AI Detection in Newsrooms Flags Veteran Journalists More Than Rookies

A national newspaper published the first major US newsroom AI authenticity standard in January 2026. Twelve pages, hailed as a model. Within three months: two union grievances, one wrongful termination lawsuit.

WritersBlock surveyed editorial policies from 50 news organizations across four countries. The pattern is a mechanism problem wearing a technology disguise. 32 of 50 have AI policies. 19 screen reporter copy through detection tools. 8 require reporters to certify work as AI-free. 5 have detection integrated into the CMS. 18 have guidelines but no screening — their position is that editorial judgment, not algorithmic assessment, evaluates journalistic work.
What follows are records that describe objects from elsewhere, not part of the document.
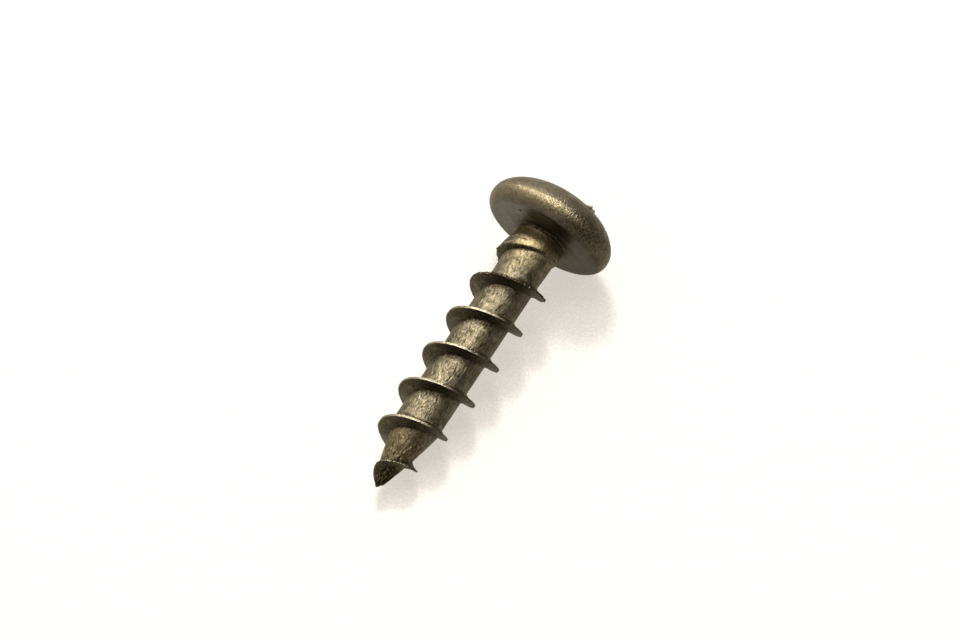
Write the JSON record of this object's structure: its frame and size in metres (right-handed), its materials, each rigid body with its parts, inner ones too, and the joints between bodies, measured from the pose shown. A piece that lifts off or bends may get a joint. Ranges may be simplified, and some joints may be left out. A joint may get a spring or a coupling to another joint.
{
  "type": "wood screw",
  "caption": "Short pan-head wood screw with a cross recess, a coarse right-hand thread along almost its whole shank and a sharp gimlet point.",
  "frame": {"origin": "centre of the flat bearing face under the head, on the screw's axis", "axes": "+Z runs along the screw's axis from the point to the head; X and Y are square to it, and the recess's first wing lies 8 degrees from +X"},
  "size_m": [0.0076, 0.0076, 0.0204],
  "materials": {
    "plated_head": "satin, thin yellow-brown plating over cold-headed steel",
    "rolled_shank": "satin, the same plating over a rolled surface with fine marks along the axis"
  },
  "bodies": {
    "root": {"head": "plated_head", "neck": "plated_head", "core": "rolled_shank", "thread": "rolled_shank", "point": "rolled_shank"}
  },
  "joints": []
}
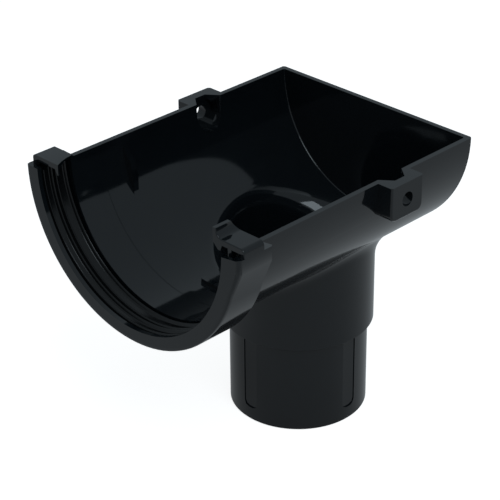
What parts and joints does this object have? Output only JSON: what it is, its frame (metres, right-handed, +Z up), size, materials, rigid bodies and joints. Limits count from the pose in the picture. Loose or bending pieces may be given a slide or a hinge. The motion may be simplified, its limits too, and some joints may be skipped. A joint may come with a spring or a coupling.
{
  "type": "half-round gutter stop-end outlet",
  "caption": "Half-round gutter stop-end outlet: a trough with a closed end, a sealed clip socket at the other, two fixing lugs and a round spigot that drops into a downpipe.",
  "frame": {"origin": "middle of the spigot's lower end, on which the part can stand", "axes": "+Z up along the outlet's axis, +X along the gutter towards the closed end, +Y towards the fascia, so that the front of the gutter is at -Y"},
  "size_m": [0.1492, 0.1273, 0.1419],
  "materials": {
    "black_pvc": "gloss",
    "seal_rubber": "satin"
  },
  "bodies": {
    "root": {"outlet_body": "black_pvc", "socket_seal": "seal_rubber"}
  },
  "joints": []
}
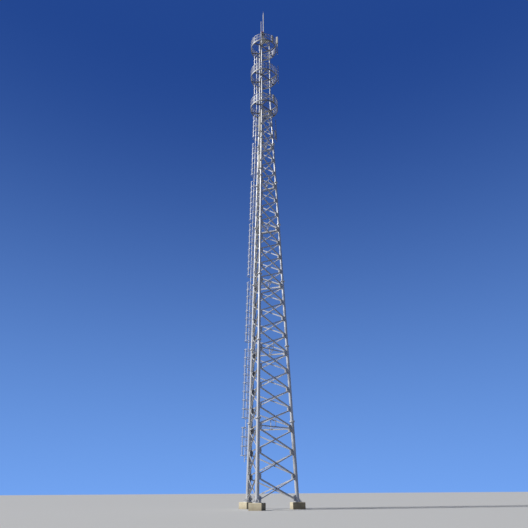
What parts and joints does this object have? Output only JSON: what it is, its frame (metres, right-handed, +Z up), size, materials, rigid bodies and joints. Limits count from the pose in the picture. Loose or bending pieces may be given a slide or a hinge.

The durable mechanism isn't detection. It's the distinction between detection-as-evidence and detection-as-conversation-prompt. Newsrooms that avoided internal conflict framed flags as quality assurance checkpoints — opportunities to discuss sourcing and process, not accusations. Those that treated flags as proof generated grievances.

The hidden failure mode is stylistic bias in detection. Veteran reporters — whose lean, efficient prose is the product of decades of training — get flagged disproportionately. Wire service copy triggers flags routinely. Feature writing, with longer sentences and creative construction, passes. Three editors independently described the tools as "punishing good journalism."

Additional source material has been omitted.